WHAT IS NEEDED: Find all lines in the listing that include the word "part", then copy them.

DATASET CONTENT:
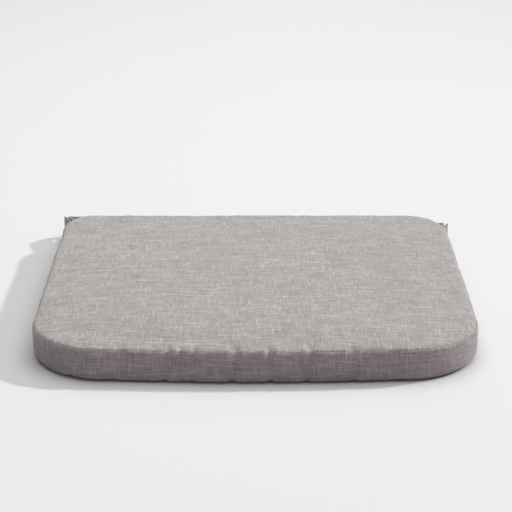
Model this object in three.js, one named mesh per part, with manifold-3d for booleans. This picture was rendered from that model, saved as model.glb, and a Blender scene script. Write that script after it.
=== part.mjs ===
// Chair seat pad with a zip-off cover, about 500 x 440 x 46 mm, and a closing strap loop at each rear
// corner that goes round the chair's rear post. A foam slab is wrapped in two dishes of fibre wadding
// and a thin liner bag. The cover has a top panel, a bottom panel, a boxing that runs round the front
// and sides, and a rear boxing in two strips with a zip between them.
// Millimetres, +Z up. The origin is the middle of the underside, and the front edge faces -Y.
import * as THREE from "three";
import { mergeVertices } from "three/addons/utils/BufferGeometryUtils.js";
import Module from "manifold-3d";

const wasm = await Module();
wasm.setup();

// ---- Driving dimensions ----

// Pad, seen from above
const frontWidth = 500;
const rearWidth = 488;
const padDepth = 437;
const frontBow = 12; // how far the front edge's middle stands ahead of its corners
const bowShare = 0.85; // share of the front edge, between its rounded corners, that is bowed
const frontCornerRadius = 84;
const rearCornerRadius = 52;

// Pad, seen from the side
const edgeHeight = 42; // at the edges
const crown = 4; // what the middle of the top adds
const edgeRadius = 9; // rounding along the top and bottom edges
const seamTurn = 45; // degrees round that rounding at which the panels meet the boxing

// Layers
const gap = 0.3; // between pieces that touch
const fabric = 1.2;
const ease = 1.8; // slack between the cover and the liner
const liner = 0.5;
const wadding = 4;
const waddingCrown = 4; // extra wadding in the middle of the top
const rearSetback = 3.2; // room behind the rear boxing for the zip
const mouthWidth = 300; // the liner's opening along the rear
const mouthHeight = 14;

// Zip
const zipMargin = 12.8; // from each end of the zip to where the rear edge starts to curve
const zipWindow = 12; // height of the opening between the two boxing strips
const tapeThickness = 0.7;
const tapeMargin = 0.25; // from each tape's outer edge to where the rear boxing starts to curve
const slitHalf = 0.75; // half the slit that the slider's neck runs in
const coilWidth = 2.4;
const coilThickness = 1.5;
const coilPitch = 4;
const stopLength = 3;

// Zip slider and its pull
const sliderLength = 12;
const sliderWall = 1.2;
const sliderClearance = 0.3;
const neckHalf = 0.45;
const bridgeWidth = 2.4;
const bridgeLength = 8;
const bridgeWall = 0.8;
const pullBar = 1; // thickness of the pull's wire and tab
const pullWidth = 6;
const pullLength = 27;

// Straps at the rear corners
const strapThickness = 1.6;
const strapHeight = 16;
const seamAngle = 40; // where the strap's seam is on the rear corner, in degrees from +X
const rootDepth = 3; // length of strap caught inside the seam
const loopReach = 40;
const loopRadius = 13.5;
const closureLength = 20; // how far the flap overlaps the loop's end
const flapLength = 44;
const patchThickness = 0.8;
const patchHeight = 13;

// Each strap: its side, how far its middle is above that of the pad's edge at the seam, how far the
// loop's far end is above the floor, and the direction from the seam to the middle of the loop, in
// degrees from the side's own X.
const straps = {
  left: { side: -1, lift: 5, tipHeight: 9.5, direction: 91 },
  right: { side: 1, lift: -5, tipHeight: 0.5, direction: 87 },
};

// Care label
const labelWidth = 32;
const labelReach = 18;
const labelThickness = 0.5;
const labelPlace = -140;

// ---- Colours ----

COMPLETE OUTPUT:
Model this object in three.js, one named mesh per part, with manifold-3d for booleans. This picture was rendered from that model, saved as model.glb, and a Blender scene script. Write that script after it.
=== part.mjs ===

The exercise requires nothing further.